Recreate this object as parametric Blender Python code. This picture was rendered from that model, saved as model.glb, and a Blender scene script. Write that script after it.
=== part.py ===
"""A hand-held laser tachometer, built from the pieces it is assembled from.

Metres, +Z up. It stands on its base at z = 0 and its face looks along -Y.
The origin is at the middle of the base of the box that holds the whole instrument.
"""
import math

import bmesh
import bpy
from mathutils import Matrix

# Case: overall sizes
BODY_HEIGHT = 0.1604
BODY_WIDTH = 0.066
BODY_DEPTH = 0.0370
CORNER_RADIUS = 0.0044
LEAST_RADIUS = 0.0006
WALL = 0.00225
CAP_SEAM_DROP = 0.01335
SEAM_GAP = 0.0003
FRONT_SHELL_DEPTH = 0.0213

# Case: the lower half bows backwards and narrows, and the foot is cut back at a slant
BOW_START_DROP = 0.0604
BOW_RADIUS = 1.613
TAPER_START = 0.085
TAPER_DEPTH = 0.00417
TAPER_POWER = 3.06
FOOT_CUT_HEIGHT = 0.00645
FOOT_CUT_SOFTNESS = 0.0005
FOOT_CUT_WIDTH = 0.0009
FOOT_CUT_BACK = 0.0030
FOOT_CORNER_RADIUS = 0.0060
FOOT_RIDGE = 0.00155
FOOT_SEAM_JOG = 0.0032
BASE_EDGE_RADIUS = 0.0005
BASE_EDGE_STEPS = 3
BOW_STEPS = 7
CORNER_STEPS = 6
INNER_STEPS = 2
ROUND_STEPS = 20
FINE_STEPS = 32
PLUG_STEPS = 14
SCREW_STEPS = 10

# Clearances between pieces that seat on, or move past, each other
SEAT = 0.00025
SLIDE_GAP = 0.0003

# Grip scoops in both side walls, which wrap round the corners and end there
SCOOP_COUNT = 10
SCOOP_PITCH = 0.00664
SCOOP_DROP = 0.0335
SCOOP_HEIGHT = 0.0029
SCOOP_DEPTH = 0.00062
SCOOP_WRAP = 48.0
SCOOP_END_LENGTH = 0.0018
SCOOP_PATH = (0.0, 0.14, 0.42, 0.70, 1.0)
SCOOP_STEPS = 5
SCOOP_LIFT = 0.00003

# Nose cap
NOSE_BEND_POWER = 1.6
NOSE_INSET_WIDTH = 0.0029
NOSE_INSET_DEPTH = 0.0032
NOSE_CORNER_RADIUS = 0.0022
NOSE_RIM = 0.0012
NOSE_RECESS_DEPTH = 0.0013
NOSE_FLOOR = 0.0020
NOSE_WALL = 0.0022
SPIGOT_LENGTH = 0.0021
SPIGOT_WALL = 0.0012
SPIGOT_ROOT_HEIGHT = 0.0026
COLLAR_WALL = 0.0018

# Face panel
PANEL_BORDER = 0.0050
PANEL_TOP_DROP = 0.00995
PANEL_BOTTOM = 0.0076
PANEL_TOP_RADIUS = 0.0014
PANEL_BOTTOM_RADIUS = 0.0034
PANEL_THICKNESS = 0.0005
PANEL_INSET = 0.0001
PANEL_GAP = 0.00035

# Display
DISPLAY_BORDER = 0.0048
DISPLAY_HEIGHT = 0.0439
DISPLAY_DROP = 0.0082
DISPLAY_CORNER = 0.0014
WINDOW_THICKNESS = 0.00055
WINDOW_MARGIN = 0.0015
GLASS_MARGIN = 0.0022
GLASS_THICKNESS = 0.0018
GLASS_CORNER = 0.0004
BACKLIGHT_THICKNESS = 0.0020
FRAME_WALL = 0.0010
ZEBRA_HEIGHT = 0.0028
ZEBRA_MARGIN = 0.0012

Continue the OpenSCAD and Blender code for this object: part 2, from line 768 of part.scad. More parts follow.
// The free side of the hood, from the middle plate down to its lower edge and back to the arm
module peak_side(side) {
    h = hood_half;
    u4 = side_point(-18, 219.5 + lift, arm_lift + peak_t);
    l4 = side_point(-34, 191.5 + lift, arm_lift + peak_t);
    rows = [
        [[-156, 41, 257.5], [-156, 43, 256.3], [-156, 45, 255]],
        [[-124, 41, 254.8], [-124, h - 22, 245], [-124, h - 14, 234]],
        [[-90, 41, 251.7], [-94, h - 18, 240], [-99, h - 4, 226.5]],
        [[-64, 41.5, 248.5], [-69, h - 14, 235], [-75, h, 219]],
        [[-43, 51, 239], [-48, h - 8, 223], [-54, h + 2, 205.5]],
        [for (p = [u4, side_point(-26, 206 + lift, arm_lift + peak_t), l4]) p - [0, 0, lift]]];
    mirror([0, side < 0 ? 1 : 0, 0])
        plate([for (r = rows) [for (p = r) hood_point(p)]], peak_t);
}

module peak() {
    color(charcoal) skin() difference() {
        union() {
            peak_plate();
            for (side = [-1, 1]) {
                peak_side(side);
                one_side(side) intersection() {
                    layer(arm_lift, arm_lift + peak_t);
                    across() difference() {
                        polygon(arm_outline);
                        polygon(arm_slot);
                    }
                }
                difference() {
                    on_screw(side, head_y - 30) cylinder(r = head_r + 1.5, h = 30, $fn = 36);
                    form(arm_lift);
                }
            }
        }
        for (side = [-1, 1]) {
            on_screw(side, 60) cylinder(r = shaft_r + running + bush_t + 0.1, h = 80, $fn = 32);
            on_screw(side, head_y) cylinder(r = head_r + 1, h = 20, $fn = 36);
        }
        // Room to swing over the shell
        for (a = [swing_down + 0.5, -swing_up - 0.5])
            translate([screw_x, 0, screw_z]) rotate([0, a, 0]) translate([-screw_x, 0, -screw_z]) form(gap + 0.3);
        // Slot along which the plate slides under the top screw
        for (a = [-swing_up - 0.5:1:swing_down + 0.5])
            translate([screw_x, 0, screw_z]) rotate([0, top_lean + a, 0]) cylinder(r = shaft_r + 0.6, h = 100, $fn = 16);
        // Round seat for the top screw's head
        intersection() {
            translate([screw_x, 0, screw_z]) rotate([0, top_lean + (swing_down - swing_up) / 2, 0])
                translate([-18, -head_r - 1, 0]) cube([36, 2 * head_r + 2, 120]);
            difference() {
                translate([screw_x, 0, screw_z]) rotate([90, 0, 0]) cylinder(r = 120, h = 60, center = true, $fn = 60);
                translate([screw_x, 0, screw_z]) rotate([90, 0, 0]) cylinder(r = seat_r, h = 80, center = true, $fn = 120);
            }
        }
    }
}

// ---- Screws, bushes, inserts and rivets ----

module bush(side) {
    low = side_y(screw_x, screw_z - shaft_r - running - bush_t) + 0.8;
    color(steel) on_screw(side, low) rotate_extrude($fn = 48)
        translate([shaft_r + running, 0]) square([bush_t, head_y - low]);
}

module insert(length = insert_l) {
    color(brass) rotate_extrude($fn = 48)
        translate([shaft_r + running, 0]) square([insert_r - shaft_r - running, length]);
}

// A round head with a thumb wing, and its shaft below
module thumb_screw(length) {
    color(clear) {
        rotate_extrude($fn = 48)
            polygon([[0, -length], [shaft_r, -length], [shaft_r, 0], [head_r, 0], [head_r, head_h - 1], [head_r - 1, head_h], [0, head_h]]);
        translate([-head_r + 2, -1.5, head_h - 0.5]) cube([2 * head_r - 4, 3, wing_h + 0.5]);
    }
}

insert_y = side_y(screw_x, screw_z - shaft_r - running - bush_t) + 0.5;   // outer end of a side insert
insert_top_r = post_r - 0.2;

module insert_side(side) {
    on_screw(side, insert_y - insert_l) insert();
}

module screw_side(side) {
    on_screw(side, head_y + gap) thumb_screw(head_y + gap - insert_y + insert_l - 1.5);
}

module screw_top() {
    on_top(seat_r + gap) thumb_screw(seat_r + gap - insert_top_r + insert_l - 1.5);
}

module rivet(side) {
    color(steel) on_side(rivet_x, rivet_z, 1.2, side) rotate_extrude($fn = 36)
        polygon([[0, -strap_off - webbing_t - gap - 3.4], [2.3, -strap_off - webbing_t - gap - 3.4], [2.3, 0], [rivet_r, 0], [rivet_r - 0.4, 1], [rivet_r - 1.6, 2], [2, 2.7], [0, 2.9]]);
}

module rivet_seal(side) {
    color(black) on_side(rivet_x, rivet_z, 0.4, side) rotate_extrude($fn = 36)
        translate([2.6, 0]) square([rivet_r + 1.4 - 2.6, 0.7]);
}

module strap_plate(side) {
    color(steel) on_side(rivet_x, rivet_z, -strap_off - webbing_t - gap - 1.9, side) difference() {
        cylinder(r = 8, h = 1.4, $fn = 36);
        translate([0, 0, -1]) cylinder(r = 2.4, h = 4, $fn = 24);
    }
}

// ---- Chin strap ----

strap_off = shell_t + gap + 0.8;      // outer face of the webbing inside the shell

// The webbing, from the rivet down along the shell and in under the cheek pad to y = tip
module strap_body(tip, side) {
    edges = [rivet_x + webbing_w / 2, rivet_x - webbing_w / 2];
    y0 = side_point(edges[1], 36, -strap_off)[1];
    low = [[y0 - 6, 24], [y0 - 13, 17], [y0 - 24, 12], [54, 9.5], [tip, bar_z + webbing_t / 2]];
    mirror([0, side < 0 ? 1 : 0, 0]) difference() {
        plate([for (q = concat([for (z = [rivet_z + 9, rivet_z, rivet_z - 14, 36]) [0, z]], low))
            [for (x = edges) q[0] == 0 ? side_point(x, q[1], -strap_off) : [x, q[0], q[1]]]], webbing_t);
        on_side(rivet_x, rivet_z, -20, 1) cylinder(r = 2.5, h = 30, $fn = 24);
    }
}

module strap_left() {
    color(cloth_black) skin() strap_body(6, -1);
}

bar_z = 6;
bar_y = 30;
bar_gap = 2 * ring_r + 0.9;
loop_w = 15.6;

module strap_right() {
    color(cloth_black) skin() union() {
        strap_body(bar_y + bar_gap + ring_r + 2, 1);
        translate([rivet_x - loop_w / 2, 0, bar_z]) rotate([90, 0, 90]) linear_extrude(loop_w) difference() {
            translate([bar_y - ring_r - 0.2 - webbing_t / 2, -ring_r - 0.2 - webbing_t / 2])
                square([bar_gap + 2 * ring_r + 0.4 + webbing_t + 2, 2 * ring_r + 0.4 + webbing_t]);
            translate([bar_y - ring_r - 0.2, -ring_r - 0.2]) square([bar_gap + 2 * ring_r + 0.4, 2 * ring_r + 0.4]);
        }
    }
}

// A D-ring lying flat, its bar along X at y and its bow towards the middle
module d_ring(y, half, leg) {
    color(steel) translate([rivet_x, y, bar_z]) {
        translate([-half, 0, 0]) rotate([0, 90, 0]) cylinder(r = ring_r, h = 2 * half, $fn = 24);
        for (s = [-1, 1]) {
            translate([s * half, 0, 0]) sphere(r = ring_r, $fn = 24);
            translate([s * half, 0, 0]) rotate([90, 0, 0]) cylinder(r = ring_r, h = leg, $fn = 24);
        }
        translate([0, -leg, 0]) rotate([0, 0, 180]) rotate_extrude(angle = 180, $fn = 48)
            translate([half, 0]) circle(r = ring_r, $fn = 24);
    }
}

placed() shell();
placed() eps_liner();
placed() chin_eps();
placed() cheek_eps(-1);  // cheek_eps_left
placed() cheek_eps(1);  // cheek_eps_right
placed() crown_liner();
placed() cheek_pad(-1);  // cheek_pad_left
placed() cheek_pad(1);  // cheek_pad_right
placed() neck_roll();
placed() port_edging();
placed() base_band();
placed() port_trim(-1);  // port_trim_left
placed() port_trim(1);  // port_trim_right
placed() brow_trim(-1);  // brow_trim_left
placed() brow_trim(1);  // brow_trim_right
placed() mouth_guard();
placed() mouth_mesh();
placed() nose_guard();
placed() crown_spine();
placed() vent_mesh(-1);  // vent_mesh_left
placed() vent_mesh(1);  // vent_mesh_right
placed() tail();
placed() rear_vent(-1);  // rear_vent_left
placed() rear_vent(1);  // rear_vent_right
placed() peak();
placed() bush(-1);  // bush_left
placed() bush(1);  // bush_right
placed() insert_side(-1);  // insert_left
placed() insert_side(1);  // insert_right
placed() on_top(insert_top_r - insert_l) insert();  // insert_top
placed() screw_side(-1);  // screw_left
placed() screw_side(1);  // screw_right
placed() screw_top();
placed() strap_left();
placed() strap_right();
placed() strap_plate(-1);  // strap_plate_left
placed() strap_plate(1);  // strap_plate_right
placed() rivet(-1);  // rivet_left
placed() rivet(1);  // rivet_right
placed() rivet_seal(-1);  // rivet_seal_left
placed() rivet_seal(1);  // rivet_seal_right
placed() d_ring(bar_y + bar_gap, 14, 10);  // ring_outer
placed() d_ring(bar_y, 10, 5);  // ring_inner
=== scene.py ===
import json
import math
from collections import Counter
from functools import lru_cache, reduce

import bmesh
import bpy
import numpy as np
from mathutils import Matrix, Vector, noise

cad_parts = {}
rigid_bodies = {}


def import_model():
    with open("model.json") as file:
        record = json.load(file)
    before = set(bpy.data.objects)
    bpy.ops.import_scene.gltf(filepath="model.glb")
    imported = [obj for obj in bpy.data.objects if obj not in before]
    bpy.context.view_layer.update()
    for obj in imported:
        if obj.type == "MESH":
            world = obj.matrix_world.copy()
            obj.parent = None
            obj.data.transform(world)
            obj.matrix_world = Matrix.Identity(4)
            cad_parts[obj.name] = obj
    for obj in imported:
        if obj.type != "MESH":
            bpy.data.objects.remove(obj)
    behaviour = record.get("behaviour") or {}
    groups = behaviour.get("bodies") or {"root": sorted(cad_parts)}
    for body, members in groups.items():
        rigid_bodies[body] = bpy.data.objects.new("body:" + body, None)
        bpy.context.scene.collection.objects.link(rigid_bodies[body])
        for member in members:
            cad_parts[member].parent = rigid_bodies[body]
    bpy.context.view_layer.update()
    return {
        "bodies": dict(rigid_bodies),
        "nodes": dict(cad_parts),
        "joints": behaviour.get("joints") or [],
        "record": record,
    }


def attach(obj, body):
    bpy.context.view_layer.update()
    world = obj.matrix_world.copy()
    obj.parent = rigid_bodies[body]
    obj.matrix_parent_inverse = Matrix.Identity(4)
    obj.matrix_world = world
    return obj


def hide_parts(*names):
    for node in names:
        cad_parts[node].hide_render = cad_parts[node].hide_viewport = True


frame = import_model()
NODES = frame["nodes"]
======
### [What the task asks]
Starting at the line that contains "placed() on_top(insert_top_r - insert_l)", set down every line up to and including the line that contains "before = set(bpy.data.objects)", exactly as given, and no other line.

### [Answer to the task]
placed() on_top(insert_top_r - insert_l) insert();  // insert_top
placed() screw_side(-1);  // screw_left
placed() screw_side(1);  // screw_right
placed() screw_top();
placed() strap_left();
placed() strap_right();
placed() strap_plate(-1);  // strap_plate_left
placed() strap_plate(1);  // strap_plate_right
placed() rivet(-1);  // rivet_left
placed() rivet(1);  // rivet_right
placed() rivet_seal(-1);  // rivet_seal_left
placed() rivet_seal(1);  // rivet_seal_right
placed() d_ring(bar_y + bar_gap, 14, 10);  // ring_outer
placed() d_ring(bar_y, 10, 5);  // ring_inner
=== scene.py ===
import json
import math
from collections import Counter
from functools import lru_cache, reduce

import bmesh
import bpy
import numpy as np
from mathutils import Matrix, Vector, noise

cad_parts = {}
rigid_bodies = {}


def import_model():
    with open("model.json") as file:
        record = json.load(file)
    before = set(bpy.data.objects)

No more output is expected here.